La plus récente statistique suisse de la superficie montre que les effets de la nouvelle loi sur l’aménagement du territoire se font gentiment sentir. L’urbanisation a augmenté un peu moins vite que la population. «Nos besoins en surface habitable restent très élevés, mais nous construisons de plus en plus en hauteur et utilisons mieux les environnements bâtis existants», résume Damian Jerjen.
L’étalement urbain progresse malgré tout en Suisse, où la surface bétonnée ces dix dernières années atteint deux fois celle du lac de Zurich.
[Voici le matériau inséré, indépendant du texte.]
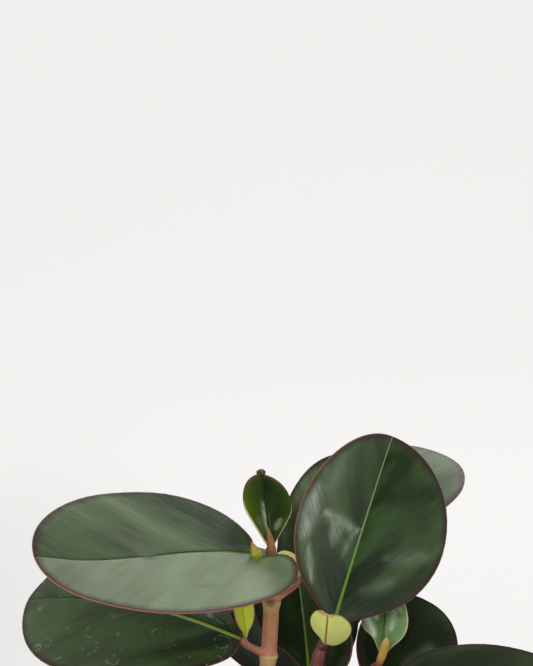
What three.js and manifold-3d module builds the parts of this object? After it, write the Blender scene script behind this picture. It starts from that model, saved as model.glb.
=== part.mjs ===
// A potted peperomia: thick oval leaves on jointed fleshy stems, in a plain clay pot.
// Millimetres, +Z up. The origin is the middle of the pot's underside.
// -Y is the side that the plant is seen from; the lowest leaves arch out over the pot's lip.

import * as THREE from "three";
import { mergeVertices } from "three/addons/utils/BufferGeometryUtils.js";
import Module from "manifold-3d";

// ---------------------------------------------------------------- driving dimensions

const GAP = 0.3; // clearance between neighbouring pieces

const POT_HEIGHT = 112;
const POT_TOP_RADIUS = 65; // outside, at the lip
const POT_FOOT_RADIUS = 46;
const POT_MOUTH_RADIUS = 57; // inside, at the lip
const POT_BOTTOM_RADIUS = 41.5; // inside, at the floor
const POT_FLOOR = 9; // thickness
const POT_ROUNDING = 2; // at the lip's two edges
const POT_CHAMFER = 1.5; // at the foot and under the band
const POT_BAND_HEIGHT = 24; // the thicker band under the lip
const POT_BAND_STEP = 3.5; // how far the band stands out from the wall below it
const POT_BAND_FLARE = 1; // how much wider the band is at the lip than at its foot
const POT_SIDES = 36;
const DRAIN_HOLES = 5;
const DRAIN_RADIUS = 4;
const DRAIN_CIRCLE = 27; // radius of the circle that the drain holes lie on
const DRAIN_SIDES = 12;

const SOIL_LEVEL = 101; // at the pot's wall
const SOIL_CROWN = 4; // how much higher the middle is
const SOIL_SHOULDER = [0.6, 0.75]; // shares of the radius and of the crown's height

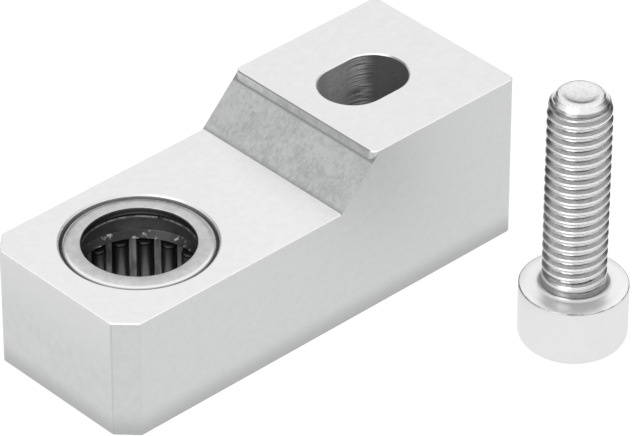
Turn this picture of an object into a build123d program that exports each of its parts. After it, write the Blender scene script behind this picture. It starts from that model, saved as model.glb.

Cela tient également au fédéralisme helvétique: plutôt que de se concerter pour décider où créer des zones résidentielles et industrielles dans une même région, chacune des deux mille communes suisses commence par planifier l’urbanisation et le réseau routier pour elle-même. Et cela alors que la population et l’économie se soucient bien peu des frontières politiques. «Les espaces de vie et de travail, mais aussi les infrastructures correspondantes sont ainsi organisés sans concertation et consomment trop de sol», déplore M. Jerjen. Pourtant, une coordination du développement à l’échelle régionale permet de nouvelles formes d’utilisation: «Le Tech-Cluster, sur l’ancien site du fabricant de cuisines V-Zug, au cœur de la ville de Zoug, montre comment combiner les utilisations. Production, services et habitat se côtoient, tout en économisant de l’espace et en réduisant le trafic.»